Kiama argued that most of those killed were from lower-income areas where it seems the law does not apply to them.

” From our verified cases, we see that most of the victims were killed in what police call anti-crime operations. The most affected month was March where 23 young men were killed, most of them in groups of between seven and five,” He added.

According to Amnesty board chair madam Renee Ngamau, despite positive efforts to reform the police with latest efforts by the inspector general of police commanding that all officers should wear uniforms while on duty, disbanding of spy and flying squad that have in the past been accused of killings, police have killed 14 people in January 2020 alone.

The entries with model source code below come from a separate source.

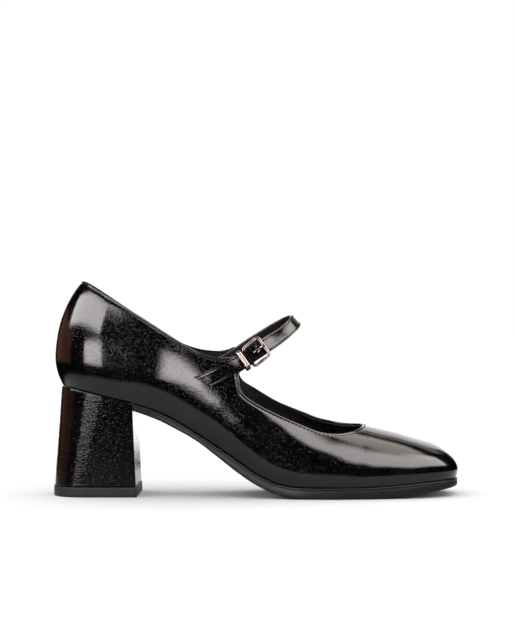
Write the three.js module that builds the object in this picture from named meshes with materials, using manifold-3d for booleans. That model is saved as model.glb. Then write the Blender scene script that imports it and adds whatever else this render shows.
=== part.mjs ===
// Right mary jane shoe on a block heel, with a buckled instep strap.
// Millimetres. +X points to the toe, +Y to the medial side of the foot, +Z up from the floor.
import * as THREE from 'three';
import { mergeVertices } from 'three/addons/utils/BufferGeometryUtils.js';
import Module from 'manifold-3d';

const wasm = await Module();
wasm.setup();

// Driving sizes.
const lastLength = 237.4;       // back of the counter to the tip of the toe
const wall = 2.0;               // upper leather and lining together
const gap = 0.3;                // clearance between pieces that touch
const liftHeight = 5.7;         // top lift, from the floor to the heel
const breastTop = 47.0;         // where the front face of the heel meets the waist
const breastBottom = 49.2;      // the same face at the top lift
const strapWidth = 9.1;
const strapThick = 1.9;
const railWidth = 1.8;          // the buckle's wire
const railThick = 1.5;
const tailGap = 0.45;           // between the strap's tail and the quarter under it
const insideGap = 0.8;          // between the strap's root and the quarter outside it

// Outline of the last at its widest line. Half widths are taken from the middle line, before
// the ends are rounded; tuck is how far the feather edge lies inside the widest line, and
// belly how high the widest line stands over the feather edge. Crest is the ridge of the last
// and fullness the exponent of its section, from 2 for an ellipse to 3 for a square shoulder.
const sectionRow = (x, middle, lateral, medial, tuck, belly, crest, crestY, fullness) => (
  { x, middle, lateral, medial, tuck, belly, crest, crestY, fullness });
const lastSections = [
  sectionRow(0, 0, 27, 27, 4.6, 14.5, 136.8, 0, 2),
  sectionRow(30, 0, 27.5, 27, 4, 15.5, 136.8, 0, 2),
  sectionRow(60, 0, 28, 25.5, 5.4, 19, 134, 0, 2),
  sectionRow(90, 0, 32.2, 27.2, 5.4, 18, 120, 1.6, 2.1),
  sectionRow(110, 0, 34.8, 29.6, 4.4, 14, 102, 2.8, 2.2),
  sectionRow(130, 0, 37.1, 32.4, 2.8, 10, 74, 3.4, 2.2),
  sectionRow(150, 0.4, 39.2, 35.2, 1.6, 7.4, 52.5, 3.8, 2.3),
  sectionRow(165, 0.8, 39.6, 37, 1.2, 6.5, 46, 4.2, 2.25),
  sectionRow(182, 1.5, 38.6, 37, 1.2, 6, 41, 4.4, 2.2),
  sectionRow(200, 2.2, 36, 35.4, 1.2, 5.8, 36.6, 4.2, 2.15),
  sectionRow(220, 2.8, 32.4, 32.4, 1.3, 5.4, 31, 3.6, 2.15),
  sectionRow(238, 3, 30, 30, 1.4, 5, 26.4, 3, 2.1),
];

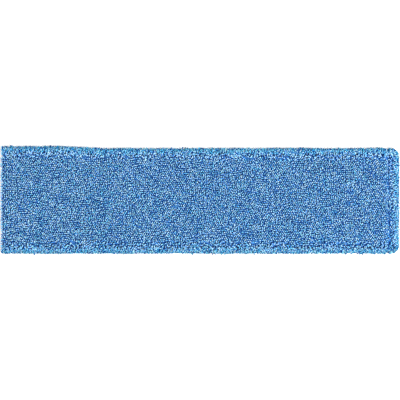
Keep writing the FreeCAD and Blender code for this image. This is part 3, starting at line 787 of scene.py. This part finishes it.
def make_overlock():
    """The looper thread, wound round the cut end from the pile side to the backing and back through."""
    node = "left_overlock_looper_thread"
    low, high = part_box(node)
    turns = 31
    per_turn = 28
    phase = np.arange(turns * per_turn + 1) / per_turn
    angle = 2 * math.pi * phase
    power = 0.45
    cosine, sine = np.cos(angle), np.sin(angle)
    middle_x, middle_z = (low[0] + high[0]) / 2, (low[2] + high[2]) / 2
    reach_x, reach_z = (high[0] - low[0]) / 2 - THREAD_RADIUS, (high[2] - low[2]) / 2 - THREAD_RADIUS
    x = middle_x + reach_x * np.sign(cosine) * np.abs(cosine) ** power
    z = middle_z + reach_z * np.sign(sine) * np.abs(sine) ** power
    z -= press(x) * smoothstep(middle_z, middle_z + reach_z, z)
    y = low[1] + (high[1] - low[1]) * phase / turns
    thread("left_overlock_looper", [np.column_stack([x, y, z])], node, BLUE_THREAD,
           across=(0.0, 1.0, 0.0))


def make_bartacks():
    """The dense zigzag that locks each end of the closing row, on both faces."""
    for side in ("front", "rear"):
        node = f"{side}_left_bartack"
        low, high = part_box(node)
        passes = 12
        per_pass = 8
        phase = np.arange(passes * per_pass + 1) / per_pass
        swing = np.sin(math.pi * (phase - 0.5))
        x = (low[0] + high[0]) / 2 + (high[0] - low[0]) / 2 * np.sign(swing) * np.abs(swing) ** 0.6
        y = low[1] + THREAD_RADIUS + (high[1] - low[1] - 2 * THREAD_RADIUS) * phase / passes
        upper = np.column_stack([x, y, np.full(len(x), high[2] - THREAD_RADIUS - press(CLOSING_X))])
        lower = np.column_stack([x, y, np.full(len(x), low[2] + THREAD_RADIUS)])
        thread(f"{side}_left_tack", [upper, lower], node, BLUE_THREAD,
               across=(0.0, 0.0, 1.0))


def make_label():
    """The blank label, a little rippled, and its stitches."""
    long, wide = 40, 24
    x = np.linspace(LABEL_LOW[0], LABEL_HIGH[0], long)
    y = np.linspace(LABEL_LOW[1], LABEL_HIGH[1], wide)
    grid_x, grid_y = np.meshgrid(x, y, indexing="ij")
    ripple = 0.00004 * np.sin(grid_x * 700) * np.cos(grid_y * 520)
    height = (LABEL_LOW[2] + LABEL_HIGH[2]) / 2 + ripple
    points = settle(np.stack([grid_x, grid_y, height], axis=-1).reshape(-1, 3))
    label = build_mesh("label_tape", points, [grid_faces(long, wide)], LABEL_MATERIAL)
    solid = label.modifiers.new("thickness", "SOLIDIFY")
    solid.thickness = LABEL_HIGH[2] - LABEL_LOW[2]
    solid.offset = 0
    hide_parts("blank_label")
    low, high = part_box("blank_label_thread")
    radius = (high[2] - low[2]) / 2
    lines = [stitch_line(low[1], high[1], x_row, low[2] + radius, 0.0004, pitch=0.0022)
             for x_row in (low[0] + radius, high[0] - radius)]
    thread("label_stitches", lines, "blank_label_thread", WHITE_THREAD, radius=radius)


def finish_hidden_threads():
    """The seams inside the edges keep their CAD shape and get the thread's finish."""
    for node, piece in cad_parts.items():
        if "_seam_" in node:
            piece.data.materials.clear()
            piece.data.materials.append(BLUE_THREAD if "needle" in node else WHITE_THREAD)


# ---- stage ----------------------------------------------------------------------------------------------
def make_stage():
    """A pale floor, soft light from above, and a camera that looks straight down on the pile.

    The denoiser is off, because it takes the pile's grain for noise and smears it."""
    scene = bpy.context.scene
    scene.view_settings.view_transform = "Standard"
    scene.cycles.use_denoising = False
    bpy.ops.mesh.primitive_plane_add(size=8, location=(0, 0, -0.0002))
    floor = bpy.context.object
    floor.name = "floor"
    nodes = Nodes("floor_paper", 0.9)
    nodes.shader.inputs["Base Color"].default_value = (0.85, 0.85, 0.85, 1)
    floor.data.materials.append(nodes.material)

    world = bpy.data.worlds.new("studio")
    world.use_nodes = True
    background = world.node_tree.nodes["Background"]
    background.inputs["Color"].default_value = (1, 1, 1, 1)
    background.inputs["Strength"].default_value = WORLD_STRENGTH
    scene.world = world

    def area(name, place, size, energy):
        light = bpy.data.lights.new(name, "AREA")
        light.shape = "SQUARE"
        light.size = size
        light.energy = energy
        lamp = bpy.data.objects.new(name, light)
        lamp.location = place
        lamp.rotation_euler = (-lamp.location).to_track_quat("-Z", "Y").to_euler()
        bpy.context.collection.objects.link(lamp)

    area("key", (0.62, -0.40, 1.40), 0.5, 38)
    area("fill", (-0.4, 0.8, 1.4), 1.2, 13)

    camera_data = bpy.data.cameras.new("camera")
    camera_data.lens = 100
    camera_data.sensor_width = 36
    camera = bpy.data.objects.new("camera", camera_data)
    view_width = (PILE_HIGH[0] - PILE_LOW[0]) * VIEW_TO_PAD
    distance = view_width * camera_data.lens / camera_data.sensor_width
    camera.location = (0, VIEW_MIDDLE_Y, PILE_HIGH[2] / 2 + distance)
    bpy.context.collection.objects.link(camera)
    scene.camera = camera


make_stage()
make_pile()
make_cloths()
make_foam()
make_threads()
finish_hidden_threads()
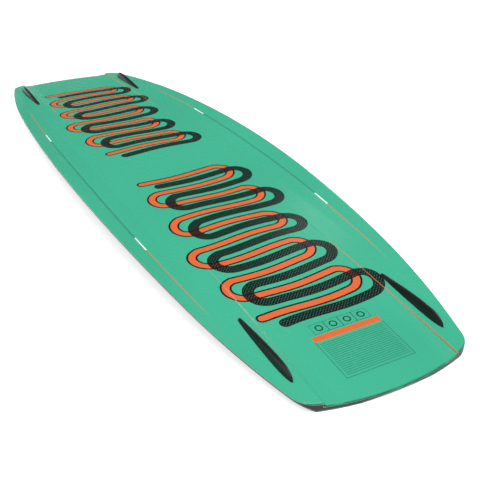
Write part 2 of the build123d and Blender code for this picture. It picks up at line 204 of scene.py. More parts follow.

” In January, we witnessed the killing of innocent young men like the 17-year-old Stephen Machurusi in Mwiki during a protest and 19-year-old Hemedi Majini in Majengo by police officers. Three people were killed after the burial of Hemedi with a child who was playing losing his sight after being shot at by a stray bullet, ” She added.

Ngamau added that, the young men posed no threats to the officers and were unarmed for them to be killed.

The organizations are now demanding that the government should establish a national commission of inquiry into violations by security agents as well as the implementation of the national coroner’s Act and the prevention of torture Act.

They are also asking for compensation of victims and families of extrajudicial killings and enforced disappearances as well as a public pronouncement by the inspector general of police and interior Cabinet Secretary condemning police brutality.